TASK DETAILS
Nothing should be output except the lines from the one containing "lid_underside + lid_thickness)" through the one containing "import random", both ends included, each repeated exactly.

********

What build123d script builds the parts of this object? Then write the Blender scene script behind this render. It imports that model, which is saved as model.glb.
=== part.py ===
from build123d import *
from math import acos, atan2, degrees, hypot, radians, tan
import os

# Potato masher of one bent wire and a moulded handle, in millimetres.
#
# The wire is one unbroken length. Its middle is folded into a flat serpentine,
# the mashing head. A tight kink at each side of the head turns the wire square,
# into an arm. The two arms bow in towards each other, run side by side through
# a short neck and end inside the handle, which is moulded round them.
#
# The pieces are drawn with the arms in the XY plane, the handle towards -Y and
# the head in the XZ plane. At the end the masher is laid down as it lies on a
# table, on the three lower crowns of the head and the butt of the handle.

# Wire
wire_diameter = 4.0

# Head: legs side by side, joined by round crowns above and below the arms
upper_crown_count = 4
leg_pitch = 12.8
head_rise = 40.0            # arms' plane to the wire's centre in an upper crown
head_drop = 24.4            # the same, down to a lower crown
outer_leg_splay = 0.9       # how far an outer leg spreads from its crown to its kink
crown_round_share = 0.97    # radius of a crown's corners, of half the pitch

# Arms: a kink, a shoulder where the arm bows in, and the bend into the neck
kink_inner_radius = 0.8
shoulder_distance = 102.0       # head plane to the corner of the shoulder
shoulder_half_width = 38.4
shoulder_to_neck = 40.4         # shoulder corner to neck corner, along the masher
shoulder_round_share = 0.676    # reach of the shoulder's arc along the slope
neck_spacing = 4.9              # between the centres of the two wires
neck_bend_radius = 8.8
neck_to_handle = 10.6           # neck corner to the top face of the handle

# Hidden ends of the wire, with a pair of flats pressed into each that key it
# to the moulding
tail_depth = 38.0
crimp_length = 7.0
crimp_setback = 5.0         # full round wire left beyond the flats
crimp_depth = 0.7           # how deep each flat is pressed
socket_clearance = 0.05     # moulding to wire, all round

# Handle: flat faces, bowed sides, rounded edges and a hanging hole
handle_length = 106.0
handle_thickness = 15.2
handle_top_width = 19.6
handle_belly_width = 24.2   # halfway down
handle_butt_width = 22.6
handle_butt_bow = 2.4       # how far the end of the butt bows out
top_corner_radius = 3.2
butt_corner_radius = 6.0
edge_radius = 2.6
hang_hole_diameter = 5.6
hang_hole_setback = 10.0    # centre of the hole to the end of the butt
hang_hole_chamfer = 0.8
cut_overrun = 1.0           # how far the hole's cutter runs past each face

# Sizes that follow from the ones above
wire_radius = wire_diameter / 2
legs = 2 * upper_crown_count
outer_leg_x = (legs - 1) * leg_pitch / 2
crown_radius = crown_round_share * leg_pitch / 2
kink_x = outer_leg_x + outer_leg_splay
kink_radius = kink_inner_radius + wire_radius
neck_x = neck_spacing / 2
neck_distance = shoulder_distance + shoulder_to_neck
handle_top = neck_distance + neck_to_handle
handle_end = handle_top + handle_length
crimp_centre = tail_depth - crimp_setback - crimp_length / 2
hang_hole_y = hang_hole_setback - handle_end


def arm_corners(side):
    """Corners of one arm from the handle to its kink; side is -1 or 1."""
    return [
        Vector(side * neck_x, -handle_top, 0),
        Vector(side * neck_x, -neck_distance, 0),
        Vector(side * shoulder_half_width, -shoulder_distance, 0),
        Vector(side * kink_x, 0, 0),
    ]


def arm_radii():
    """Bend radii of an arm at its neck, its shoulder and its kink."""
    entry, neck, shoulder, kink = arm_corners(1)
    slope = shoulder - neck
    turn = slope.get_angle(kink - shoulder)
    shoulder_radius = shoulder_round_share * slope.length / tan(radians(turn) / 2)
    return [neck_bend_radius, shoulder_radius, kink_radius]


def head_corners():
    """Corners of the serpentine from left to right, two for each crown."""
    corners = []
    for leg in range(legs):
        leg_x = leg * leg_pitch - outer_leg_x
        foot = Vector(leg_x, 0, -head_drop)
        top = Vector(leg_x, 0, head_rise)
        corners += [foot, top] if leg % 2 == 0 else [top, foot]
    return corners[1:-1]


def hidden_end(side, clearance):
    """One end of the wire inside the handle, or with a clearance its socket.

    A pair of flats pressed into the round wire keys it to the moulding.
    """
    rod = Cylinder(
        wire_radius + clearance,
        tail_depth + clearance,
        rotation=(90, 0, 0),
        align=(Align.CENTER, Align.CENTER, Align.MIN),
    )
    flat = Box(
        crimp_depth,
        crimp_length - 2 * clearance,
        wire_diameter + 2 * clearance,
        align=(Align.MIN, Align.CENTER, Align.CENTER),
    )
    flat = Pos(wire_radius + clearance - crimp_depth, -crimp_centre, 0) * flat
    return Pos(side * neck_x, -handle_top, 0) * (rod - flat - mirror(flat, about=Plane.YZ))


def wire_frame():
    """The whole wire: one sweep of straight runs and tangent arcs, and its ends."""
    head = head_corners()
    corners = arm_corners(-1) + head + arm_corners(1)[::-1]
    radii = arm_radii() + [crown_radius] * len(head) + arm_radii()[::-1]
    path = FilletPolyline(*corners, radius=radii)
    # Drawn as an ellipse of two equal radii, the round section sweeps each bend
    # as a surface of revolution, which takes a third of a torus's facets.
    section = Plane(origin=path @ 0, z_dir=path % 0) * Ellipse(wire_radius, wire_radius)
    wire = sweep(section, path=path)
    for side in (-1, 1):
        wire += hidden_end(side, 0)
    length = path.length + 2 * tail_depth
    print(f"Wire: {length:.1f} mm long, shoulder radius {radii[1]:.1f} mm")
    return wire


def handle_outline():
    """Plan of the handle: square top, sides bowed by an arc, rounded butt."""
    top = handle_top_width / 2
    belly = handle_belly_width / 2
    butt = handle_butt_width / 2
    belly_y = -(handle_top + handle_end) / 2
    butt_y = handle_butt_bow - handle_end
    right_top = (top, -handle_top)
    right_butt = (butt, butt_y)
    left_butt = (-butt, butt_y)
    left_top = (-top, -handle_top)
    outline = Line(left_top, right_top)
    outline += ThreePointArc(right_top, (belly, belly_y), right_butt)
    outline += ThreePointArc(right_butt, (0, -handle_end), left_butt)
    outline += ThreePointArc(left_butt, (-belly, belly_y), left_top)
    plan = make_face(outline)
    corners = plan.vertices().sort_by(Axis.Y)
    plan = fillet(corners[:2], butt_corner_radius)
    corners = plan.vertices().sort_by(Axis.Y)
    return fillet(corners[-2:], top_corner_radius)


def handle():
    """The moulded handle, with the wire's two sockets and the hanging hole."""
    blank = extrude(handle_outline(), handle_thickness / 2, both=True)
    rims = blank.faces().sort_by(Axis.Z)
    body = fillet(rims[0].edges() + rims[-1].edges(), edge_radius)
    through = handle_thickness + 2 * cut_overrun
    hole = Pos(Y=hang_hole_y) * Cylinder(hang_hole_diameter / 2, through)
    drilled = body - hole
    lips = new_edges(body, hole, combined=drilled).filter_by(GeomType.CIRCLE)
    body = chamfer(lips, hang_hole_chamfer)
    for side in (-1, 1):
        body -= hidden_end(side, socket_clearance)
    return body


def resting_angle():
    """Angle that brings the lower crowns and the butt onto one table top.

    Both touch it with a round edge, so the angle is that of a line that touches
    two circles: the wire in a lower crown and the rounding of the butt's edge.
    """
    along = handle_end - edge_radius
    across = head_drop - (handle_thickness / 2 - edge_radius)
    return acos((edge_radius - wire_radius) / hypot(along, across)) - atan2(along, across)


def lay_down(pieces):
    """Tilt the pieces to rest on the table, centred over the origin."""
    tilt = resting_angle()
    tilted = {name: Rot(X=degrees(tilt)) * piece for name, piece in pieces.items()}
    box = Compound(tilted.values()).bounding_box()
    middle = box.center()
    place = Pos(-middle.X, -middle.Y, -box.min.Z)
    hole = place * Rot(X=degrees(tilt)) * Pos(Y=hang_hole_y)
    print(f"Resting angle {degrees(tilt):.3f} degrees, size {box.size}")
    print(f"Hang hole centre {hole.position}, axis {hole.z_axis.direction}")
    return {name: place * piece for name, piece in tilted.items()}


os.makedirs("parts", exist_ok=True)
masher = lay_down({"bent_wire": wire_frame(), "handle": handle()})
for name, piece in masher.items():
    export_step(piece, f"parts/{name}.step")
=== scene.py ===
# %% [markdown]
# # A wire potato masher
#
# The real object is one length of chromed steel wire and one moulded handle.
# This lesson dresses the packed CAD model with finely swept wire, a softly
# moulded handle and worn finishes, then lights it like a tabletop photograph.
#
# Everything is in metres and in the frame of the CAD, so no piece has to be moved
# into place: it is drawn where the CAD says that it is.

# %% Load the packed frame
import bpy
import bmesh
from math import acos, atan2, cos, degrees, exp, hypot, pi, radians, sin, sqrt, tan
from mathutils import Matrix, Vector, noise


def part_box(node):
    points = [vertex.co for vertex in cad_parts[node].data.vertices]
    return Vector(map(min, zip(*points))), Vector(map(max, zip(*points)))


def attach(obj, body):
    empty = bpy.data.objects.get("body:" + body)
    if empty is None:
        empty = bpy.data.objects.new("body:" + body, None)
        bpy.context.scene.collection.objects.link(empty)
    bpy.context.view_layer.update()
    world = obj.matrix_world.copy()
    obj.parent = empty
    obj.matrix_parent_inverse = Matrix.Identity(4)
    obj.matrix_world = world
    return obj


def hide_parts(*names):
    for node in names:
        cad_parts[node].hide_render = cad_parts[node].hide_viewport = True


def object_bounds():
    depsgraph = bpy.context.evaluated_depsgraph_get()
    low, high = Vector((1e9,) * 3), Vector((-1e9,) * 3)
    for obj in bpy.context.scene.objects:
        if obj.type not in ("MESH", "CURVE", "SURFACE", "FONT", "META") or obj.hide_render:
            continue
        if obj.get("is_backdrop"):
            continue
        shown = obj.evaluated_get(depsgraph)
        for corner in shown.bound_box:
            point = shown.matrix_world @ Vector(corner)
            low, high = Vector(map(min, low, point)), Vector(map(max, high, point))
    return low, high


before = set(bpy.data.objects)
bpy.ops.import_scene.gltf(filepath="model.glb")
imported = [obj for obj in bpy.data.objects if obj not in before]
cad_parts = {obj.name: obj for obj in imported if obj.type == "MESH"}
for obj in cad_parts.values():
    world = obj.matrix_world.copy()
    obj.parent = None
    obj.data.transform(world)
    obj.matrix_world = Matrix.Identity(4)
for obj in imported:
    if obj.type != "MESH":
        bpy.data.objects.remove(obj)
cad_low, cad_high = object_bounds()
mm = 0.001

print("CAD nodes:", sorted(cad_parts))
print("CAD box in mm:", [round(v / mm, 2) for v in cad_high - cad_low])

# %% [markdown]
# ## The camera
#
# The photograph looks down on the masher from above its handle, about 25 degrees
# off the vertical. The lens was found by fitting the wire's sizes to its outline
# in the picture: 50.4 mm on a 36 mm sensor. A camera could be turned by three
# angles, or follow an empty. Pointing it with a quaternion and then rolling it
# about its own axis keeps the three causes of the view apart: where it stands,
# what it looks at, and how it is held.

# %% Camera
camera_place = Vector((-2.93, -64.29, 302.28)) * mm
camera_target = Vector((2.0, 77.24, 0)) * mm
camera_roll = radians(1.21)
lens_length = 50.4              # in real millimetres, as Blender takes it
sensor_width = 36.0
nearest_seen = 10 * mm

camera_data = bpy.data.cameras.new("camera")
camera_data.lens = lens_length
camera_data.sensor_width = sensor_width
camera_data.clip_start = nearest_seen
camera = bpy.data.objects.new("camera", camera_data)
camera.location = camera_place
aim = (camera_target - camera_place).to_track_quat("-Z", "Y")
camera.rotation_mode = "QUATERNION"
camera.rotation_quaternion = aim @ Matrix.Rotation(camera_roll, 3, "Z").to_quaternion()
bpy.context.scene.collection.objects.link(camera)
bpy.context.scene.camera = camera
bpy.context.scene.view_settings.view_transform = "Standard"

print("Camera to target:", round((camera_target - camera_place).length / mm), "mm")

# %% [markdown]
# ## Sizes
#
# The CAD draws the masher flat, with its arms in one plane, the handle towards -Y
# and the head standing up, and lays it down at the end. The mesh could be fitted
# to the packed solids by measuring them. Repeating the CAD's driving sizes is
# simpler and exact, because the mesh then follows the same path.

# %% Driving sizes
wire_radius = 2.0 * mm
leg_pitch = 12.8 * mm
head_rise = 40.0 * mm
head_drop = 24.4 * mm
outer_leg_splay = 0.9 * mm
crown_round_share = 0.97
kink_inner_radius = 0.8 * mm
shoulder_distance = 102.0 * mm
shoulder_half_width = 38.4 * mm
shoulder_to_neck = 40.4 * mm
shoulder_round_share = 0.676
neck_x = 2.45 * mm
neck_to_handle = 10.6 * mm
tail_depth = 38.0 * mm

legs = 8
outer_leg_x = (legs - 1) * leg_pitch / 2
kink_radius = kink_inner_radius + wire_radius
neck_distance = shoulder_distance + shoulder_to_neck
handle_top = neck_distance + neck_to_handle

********

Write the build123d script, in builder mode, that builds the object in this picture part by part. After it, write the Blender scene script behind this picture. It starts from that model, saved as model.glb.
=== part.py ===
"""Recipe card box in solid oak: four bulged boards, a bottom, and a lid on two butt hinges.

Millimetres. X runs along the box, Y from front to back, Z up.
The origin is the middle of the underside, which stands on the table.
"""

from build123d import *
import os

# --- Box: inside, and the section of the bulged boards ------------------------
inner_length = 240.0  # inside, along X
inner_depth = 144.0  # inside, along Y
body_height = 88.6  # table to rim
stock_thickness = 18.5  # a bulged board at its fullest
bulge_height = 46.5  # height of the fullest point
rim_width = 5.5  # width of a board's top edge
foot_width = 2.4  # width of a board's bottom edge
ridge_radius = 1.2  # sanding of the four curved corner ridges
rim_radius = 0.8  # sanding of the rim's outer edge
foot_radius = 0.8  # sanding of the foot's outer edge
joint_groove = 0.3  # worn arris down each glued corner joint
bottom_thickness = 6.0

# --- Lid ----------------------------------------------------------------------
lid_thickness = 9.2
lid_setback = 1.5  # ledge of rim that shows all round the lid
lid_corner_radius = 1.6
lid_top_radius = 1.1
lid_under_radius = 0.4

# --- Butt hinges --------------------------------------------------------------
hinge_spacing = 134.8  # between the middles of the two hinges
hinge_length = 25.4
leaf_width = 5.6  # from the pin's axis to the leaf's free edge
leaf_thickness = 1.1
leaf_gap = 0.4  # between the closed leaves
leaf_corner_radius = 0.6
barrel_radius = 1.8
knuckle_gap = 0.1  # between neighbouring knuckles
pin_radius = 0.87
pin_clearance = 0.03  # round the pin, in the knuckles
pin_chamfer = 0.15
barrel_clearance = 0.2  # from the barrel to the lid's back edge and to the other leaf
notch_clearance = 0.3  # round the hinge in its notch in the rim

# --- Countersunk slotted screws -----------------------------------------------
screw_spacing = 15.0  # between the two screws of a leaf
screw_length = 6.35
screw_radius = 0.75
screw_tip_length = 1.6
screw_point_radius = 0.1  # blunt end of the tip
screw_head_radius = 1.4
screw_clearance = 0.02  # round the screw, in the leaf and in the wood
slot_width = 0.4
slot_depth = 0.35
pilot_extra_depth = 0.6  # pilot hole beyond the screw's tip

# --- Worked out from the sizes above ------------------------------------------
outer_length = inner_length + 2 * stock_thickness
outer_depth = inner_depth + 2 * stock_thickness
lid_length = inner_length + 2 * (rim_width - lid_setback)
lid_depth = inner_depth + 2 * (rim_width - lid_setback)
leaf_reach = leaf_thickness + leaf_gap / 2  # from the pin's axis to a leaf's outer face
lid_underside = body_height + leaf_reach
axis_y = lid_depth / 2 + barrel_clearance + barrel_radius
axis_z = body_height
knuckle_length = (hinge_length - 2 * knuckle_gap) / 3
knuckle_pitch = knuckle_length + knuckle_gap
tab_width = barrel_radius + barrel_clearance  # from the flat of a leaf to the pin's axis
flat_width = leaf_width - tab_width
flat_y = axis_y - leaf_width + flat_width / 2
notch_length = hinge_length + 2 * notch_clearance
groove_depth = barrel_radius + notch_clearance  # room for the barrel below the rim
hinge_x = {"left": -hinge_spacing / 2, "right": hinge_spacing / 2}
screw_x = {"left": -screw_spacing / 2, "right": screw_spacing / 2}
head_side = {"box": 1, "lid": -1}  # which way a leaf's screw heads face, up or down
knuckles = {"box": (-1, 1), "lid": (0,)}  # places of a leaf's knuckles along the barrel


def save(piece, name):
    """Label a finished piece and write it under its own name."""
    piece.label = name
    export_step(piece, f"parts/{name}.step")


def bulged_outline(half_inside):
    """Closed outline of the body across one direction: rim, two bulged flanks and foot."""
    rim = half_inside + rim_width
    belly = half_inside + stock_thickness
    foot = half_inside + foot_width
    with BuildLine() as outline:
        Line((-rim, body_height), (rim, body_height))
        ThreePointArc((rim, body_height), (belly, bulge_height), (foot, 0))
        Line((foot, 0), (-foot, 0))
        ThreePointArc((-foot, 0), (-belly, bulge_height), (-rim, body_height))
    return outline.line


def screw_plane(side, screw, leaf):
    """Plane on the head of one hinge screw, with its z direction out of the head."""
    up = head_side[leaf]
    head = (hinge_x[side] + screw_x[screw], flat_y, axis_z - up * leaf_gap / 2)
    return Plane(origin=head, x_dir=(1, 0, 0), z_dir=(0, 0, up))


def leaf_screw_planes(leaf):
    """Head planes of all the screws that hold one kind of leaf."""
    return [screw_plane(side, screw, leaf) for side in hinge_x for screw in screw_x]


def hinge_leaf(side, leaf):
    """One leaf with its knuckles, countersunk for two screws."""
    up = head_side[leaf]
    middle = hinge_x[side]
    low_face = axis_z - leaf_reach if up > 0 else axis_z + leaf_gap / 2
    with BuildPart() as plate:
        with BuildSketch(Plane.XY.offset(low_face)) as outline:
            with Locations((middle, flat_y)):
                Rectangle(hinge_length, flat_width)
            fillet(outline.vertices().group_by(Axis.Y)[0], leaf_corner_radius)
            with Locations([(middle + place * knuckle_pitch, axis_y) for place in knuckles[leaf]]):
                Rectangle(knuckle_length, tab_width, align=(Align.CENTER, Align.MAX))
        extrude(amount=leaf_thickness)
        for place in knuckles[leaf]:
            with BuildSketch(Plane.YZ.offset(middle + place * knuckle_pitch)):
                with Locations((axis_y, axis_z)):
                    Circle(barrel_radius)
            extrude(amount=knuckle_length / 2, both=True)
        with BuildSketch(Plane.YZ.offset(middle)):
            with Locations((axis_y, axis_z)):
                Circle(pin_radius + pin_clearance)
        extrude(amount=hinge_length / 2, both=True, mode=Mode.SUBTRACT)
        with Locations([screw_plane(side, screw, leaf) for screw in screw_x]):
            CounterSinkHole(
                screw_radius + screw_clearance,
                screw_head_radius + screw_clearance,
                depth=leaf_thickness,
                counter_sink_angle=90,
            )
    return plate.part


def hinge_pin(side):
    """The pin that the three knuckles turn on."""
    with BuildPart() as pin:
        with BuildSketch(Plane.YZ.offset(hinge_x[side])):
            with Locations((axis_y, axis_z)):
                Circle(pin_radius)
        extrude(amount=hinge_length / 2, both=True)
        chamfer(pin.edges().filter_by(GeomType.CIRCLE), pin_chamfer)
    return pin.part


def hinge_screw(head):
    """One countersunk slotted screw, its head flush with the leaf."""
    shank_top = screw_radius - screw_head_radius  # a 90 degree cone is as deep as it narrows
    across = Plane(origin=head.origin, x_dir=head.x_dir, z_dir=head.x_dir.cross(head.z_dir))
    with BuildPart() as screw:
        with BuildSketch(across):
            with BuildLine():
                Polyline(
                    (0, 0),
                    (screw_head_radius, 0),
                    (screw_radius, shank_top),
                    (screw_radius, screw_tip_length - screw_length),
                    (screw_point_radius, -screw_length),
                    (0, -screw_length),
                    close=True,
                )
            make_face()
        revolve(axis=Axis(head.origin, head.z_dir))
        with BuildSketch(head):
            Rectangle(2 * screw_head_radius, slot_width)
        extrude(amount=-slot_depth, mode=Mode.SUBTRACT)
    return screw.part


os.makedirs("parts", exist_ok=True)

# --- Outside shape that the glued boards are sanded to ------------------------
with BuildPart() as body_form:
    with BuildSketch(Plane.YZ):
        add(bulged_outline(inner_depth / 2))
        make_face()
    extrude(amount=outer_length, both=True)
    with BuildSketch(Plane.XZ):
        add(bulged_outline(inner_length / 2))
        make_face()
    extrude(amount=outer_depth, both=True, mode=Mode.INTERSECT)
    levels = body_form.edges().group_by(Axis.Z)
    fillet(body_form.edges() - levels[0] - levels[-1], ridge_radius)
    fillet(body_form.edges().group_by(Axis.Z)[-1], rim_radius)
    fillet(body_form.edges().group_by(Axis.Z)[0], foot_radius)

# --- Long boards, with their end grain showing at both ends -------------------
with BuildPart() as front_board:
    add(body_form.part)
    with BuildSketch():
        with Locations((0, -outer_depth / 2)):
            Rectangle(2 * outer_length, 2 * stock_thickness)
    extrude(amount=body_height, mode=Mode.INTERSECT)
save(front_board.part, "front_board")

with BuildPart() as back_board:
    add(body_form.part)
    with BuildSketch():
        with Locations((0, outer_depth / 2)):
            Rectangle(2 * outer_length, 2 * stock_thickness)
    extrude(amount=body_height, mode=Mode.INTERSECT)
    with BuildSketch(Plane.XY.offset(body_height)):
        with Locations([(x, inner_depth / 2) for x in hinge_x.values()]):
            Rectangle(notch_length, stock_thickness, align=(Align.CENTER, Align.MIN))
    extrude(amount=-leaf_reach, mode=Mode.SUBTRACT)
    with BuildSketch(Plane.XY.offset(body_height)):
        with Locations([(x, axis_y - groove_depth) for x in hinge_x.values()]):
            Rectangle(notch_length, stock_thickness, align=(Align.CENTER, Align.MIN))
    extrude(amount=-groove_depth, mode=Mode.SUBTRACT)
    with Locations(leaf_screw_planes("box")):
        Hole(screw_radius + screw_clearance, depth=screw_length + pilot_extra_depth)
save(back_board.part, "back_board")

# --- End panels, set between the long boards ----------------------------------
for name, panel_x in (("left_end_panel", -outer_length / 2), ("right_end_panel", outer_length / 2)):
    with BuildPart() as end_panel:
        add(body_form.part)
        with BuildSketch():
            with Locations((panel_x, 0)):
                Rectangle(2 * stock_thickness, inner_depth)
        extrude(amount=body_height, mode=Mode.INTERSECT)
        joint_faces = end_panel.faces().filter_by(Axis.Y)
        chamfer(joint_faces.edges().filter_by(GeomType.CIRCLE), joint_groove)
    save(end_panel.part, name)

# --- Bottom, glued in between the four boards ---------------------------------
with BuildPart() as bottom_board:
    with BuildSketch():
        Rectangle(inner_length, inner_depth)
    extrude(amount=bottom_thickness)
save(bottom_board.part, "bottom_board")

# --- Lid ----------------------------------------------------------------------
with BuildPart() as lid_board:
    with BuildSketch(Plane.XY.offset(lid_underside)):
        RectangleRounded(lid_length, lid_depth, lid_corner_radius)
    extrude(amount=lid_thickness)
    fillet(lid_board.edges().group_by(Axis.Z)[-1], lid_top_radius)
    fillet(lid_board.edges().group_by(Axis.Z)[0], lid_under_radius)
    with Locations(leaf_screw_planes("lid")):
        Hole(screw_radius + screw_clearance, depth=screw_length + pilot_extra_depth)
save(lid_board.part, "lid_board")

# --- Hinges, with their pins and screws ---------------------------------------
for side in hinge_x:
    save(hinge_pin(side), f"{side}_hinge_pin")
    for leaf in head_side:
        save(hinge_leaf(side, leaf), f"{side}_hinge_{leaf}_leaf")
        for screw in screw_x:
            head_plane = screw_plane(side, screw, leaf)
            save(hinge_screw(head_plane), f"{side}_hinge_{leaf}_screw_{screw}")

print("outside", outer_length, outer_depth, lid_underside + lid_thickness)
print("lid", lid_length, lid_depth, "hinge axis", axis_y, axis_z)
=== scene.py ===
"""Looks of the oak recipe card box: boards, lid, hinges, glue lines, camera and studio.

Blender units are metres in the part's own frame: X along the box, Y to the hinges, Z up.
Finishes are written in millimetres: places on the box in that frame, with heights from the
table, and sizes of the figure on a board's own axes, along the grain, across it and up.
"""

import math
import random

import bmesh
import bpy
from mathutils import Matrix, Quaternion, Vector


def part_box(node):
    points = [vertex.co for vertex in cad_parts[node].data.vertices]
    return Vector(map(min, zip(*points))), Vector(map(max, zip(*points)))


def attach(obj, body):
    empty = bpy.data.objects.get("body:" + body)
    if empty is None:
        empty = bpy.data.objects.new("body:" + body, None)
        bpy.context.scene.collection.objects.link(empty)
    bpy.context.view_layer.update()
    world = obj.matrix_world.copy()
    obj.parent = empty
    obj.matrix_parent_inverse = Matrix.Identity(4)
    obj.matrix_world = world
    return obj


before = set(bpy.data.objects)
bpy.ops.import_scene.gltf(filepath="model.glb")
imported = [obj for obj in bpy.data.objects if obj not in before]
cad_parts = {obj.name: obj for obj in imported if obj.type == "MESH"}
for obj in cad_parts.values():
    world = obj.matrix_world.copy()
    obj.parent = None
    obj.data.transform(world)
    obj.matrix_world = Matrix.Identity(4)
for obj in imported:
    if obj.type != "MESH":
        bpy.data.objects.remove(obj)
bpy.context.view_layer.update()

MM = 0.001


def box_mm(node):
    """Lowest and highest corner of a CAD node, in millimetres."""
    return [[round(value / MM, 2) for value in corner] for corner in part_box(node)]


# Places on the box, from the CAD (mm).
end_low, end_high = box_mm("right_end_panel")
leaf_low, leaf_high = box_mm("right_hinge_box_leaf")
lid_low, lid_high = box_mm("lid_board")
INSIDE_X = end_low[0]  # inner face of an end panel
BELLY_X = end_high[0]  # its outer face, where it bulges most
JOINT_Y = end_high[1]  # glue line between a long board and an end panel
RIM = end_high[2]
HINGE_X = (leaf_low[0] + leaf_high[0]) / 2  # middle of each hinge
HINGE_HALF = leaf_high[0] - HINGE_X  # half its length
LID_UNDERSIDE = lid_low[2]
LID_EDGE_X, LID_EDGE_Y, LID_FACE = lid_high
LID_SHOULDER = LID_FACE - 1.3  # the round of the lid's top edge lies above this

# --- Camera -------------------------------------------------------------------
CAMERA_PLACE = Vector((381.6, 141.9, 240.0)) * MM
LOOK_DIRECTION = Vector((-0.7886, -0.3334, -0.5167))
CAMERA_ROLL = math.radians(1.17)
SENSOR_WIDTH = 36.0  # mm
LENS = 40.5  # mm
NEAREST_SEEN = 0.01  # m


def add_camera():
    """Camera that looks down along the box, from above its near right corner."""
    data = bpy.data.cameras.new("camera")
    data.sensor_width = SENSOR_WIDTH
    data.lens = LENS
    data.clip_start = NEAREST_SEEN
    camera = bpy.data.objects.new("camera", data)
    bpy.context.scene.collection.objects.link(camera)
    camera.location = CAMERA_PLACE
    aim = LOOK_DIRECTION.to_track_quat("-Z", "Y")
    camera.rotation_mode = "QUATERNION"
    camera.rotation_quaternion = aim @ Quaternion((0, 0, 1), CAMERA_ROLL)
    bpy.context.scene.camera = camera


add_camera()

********

SOLUTION FOR THIS PROBLEM
print("outside", outer_length, outer_depth, lid_underside + lid_thickness)
print("lid", lid_length, lid_depth, "hinge axis", axis_y, axis_z)
=== scene.py ===
"""Looks of the oak recipe card box: boards, lid, hinges, glue lines, camera and studio.

Blender units are metres in the part's own frame: X along the box, Y to the hinges, Z up.
Finishes are written in millimetres: places on the box in that frame, with heights from the
table, and sizes of the figure on a board's own axes, along the grain, across it and up.
"""

import math
import random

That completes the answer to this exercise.